The problem with bloating is that it can create a bottleneck and overload the system with increase in blockchain size. As more users come on board, there is a greater need to push transactions per second and the blockchain ultimately suffers under this load. Ardor solves the problem of bloating by allowing true scalability to make the blockchain platform future proof.
Jelurida, The Team Behind Ardor, NXT, and IGNIS
Jelurida is the company behind Ardor, NXT, and IGNIS. The Jelurida team is one of the most experienced blockchain development teams, with their origin dating back to the launch of NXT in 2013
The team is made up of experienced and respected developers with more than four years experience creating and maintaining blockchain code. Additionally, a co-founder of the team has a legal background and she manages the legal implications of open-source architecture and applications on the blockchain.
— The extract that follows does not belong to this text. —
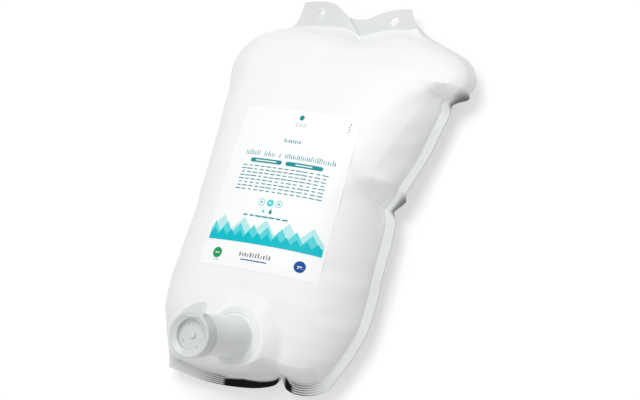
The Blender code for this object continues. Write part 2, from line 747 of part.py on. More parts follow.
def cap_profile():
    """Give the cap's section, from the rim down the skirt, over the tube's end and into the dish."""
    inside = TUBE_RADIUS + CAP_CLEARANCE
    outside = inside + CAP_WALL
    under = TUBE_LENGTH + SEAT_GAP
    top = under + CAP_TOP
    plug = TUBE_RADIUS - TUBE_WALL - CAP_CLEARANCE
    floor = under - CAP_PLUG_DEPTH
    dish = plug - CAP_PLUG_WALL
    base = cap_base()
    edge = CAP_EDGE_RADIUS
    profile = arc(outside - edge, top - edge, edge, 90, 0, 4)
    profile += [(outside, base), (inside, base), (inside, under), (plug, under), (plug, floor), (0.0, floor)]
    profile += [(0.0, floor + CAP_PLUG_WALL + CAP_BOSS_HEIGHT),
                (CAP_BOSS_RADIUS * 0.8, floor + CAP_PLUG_WALL + CAP_BOSS_HEIGHT),
                (CAP_BOSS_RADIUS, floor + CAP_PLUG_WALL), (dish - CAP_DISH_CHAMFER, floor + CAP_PLUG_WALL),
                (dish, floor + CAP_PLUG_WALL + CAP_DISH_CHAMFER), (dish, under + CAP_PLUG_WALL),
                (outside - CAP_RIM, top)]
    return profile


def build_tab(cutters, frame):
    """Model the pull tab: a leaf with one straight edge, which bends back to the bag."""
    outside = TUBE_RADIUS + CAP_CLEARANCE + CAP_WALL
    root = math.sqrt(outside**2 - (TAB_WIDTH / 2) ** 2) - CAP_WALL / 2
    top = TUBE_LENGTH + SEAT_GAP + CAP_TOP
    mesh = bmesh.new()
    rows = []
    for k in range(TAB_STEPS + 1):
        share = k / TAB_STEPS
        out = root + (outside + TAB_REACH - root) * share
        height = top - TAB_SINK - TAB_THICKNESS - TAB_DROP * share**TAB_BEND
        width = TAB_WIDTH + (TAB_TIP_WIDTH - TAB_WIDTH) * share**TAB_TAPER
        half = width / 2 * math.sqrt(max(1 - share**TAB_TIP_ROUNDNESS, TAB_TIP_LEAST))
        middle = (TAB_WIDTH - width) / 2
        rows.append([mesh.verts.new((middle + side * half, out, height + lift))
                     for lift in (0.0, TAB_THICKNESS) for side in (-1, 1)])
    for a, b in zip(rows, rows[1:]):
        mesh.faces.new((a[0], a[1], b[1], b[0]))
        mesh.faces.new((a[2], b[2], b[3], a[3]))
        mesh.faces.new((a[0], b[0], b[2], a[2]))
        mesh.faces.new((a[1], a[3], b[3], b[1]))
    mesh.faces.new((rows[0][0], rows[0][2], rows[0][3], rows[0][1]))
    mesh.faces.new((rows[-1][0], rows[-1][1], rows[-1][3], rows[-1][2]))
    bmesh.ops.recalc_face_normals(mesh, faces=mesh.faces)
    data = bpy.data.meshes.new("tab_tool")
    mesh.to_mesh(data)
    mesh.free()
    tab = add_object("tab_tool", data, cutters)
    tab.parent = frame
    return tab


def build_cap(collection, cutters, frame):
    """Model the cap: turned body, pull tab and four small nubs in its sunk face."""
    plastic = new_material("cap plastic", (0.84, 0.86, 0.86), 0.25)
    cap = add_object("cap", turned_mesh("cap", cap_profile()), collection, plastic)
    turn(cap)
    cap.parent = frame
    cut(cap, build_tab(cutters, frame), "UNION")
    floor = TUBE_LENGTH + SEAT_GAP - CAP_PLUG_DEPTH + CAP_PLUG_WALL
    for number in range(NUB_COUNT):
        angle = 2 * math.pi * (number + NUB_FIRST) / NUB_COUNT
        data = bpy.data.meshes.new(f"nub_tool_{number + 1}")
        mesh = bmesh.new()
        bmesh.ops.create_cone(mesh, cap_ends=True, segments=NUB_SIDES, radius1=NUB_RADIUS,
                              radius2=NUB_RADIUS * NUB_TAPER, depth=2 * NUB_HEIGHT)
        mesh.to_mesh(data)
        mesh.free()
        nub = add_object(f"nub_tool_{number + 1}", data, cutters)
        nub.location = (NUB_RING_RADIUS * math.cos(angle), NUB_RING_RADIUS * math.sin(angle), floor)
        nub.parent = frame
        cut(cap, nub, "UNION")
    return cap


def build_label(collection, pouch):
    """Model the label: a thin sheet laid on the front of the pouch."""
    height = LABEL_TOP - LABEL_BOTTOM
    columns = round(LABEL_WIDTH / LABEL_CELL)
    rows = round(height / LABEL_CELL)
    mesh = bmesh.new()
    bmesh.ops.create_grid(mesh, x_segments=columns, y_segments=rows, size=0.5,
                          matrix=Matrix.Diagonal((LABEL_WIDTH, height, 1.0, 1.0)))
    data = bpy.data.meshes.new("label")
    mesh.to_mesh(data)
    mesh.free()
    paper = new_material("label paper", (0.93, 0.94, 0.94), 0.45)
    label = add_object("label", data, collection, paper)
    label.location = (LABEL_CENTRE_X, (LABEL_TOP + LABEL_BOTTOM) / 2, 4 * SEAM_HEIGHT)
    wrap = label.modifiers.new("lay on the front", "SHRINKWRAP")
    wrap.target = pouch
    wrap.wrap_method = "PROJECT"
    wrap.use_project_z = True
    wrap.use_negative_direction = True
    wrap.use_positive_direction = False
    wrap.offset = LABEL_GAP
    sheet = label.modifiers.new("thickness", "SOLIDIFY")
    sheet.thickness = LABEL_THICKNESS
    sheet.offset = 1.0
    return label


def main():
    """Build every piece of the bag."""
    clear_scene()
    bag = new_collection("refill bag")
    cutters = new_collection("cutters")
    frame = bpy.data.objects.new("spout_frame", None)
    bag.objects.link(frame)
    frame.location = spout_foot()
    frame.rotation_euler = (SPOUT_LEAN, 0.0, 0.0)
    pouch = build_pouch(bag, cutters)
    build_spout(bag, frame)
    build_valve(bag, frame)
    build_cap(bag, cutters, frame)
    build_label(bag, pouch)


main()
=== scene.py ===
"""Looks of a filled liquid refill bag: welded film pouch, paper label, moulded spout, pull-off cap.

Everything is in metres in the CAD's own frame: the bag lies on its back, +X is the label's right,
+Y runs to the hanging ears and +Z is up out of the front.
"""

import logging
import math
from dataclasses import dataclass, field
from enum import Enum

import bmesh
import bpy
import numpy as np
from mathutils import Matrix, Vector
from mathutils.bvhtree import BVHTree


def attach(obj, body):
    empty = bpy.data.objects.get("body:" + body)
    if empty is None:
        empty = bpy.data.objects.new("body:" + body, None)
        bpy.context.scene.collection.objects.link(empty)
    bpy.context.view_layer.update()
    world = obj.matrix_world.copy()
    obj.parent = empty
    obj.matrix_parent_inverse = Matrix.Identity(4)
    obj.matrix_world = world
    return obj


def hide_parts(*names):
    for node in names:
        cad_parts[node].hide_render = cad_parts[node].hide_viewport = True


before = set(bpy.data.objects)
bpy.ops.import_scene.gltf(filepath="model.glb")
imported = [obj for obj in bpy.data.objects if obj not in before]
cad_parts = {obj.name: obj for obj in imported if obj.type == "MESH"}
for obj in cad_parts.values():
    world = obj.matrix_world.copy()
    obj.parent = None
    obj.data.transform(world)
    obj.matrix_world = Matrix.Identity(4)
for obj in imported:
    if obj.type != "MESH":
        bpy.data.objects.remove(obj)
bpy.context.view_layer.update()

MM = 0.001
TURNED_SHARP_ANGLE = math.radians(35)
LOG = logging.getLogger("refill_bag")
Grid = np.ndarray
Run = tuple[tuple[float, float], ...]
Side = tuple[Run, ...]
Span = tuple[float, float]


class Body(Enum):
    """The two rigid bodies of the CAD."""

    BAG = "bag"
    CAP = "cap"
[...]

Ardor’s predecessor, NXT, inspired the creation of the New Economy Movement, NEM. There are obvious similarities in application as well. Lisk and Aelf are other competitors that use child or side chains, although these two projects both use the Delegated Proof of Stake protocol instead of regular Proof of Stake.
Where to Buy and Store ARDR
Ardor can be bought on any of the major crypto exchanges such as Binance, Huobi, and Bittrex. It can be bought with fiat on Changelly.
Since Ardor is a NextCoin asset, the ARDR tokens can be stored in NXTWallet. If it is set, its address will be the one receiving coins. Ardor, however, offers its own wallet that can be integrated with Android, Windows and Apple operating systems. This wallet can be used to store other project’s tokens on Ardor’s child chains.
Ardor cannot be mined. Like its parent platform NXT, the site works by a Proof of Stake model and this means that all coins are issued from the beginning of the project and there are no plans to release more.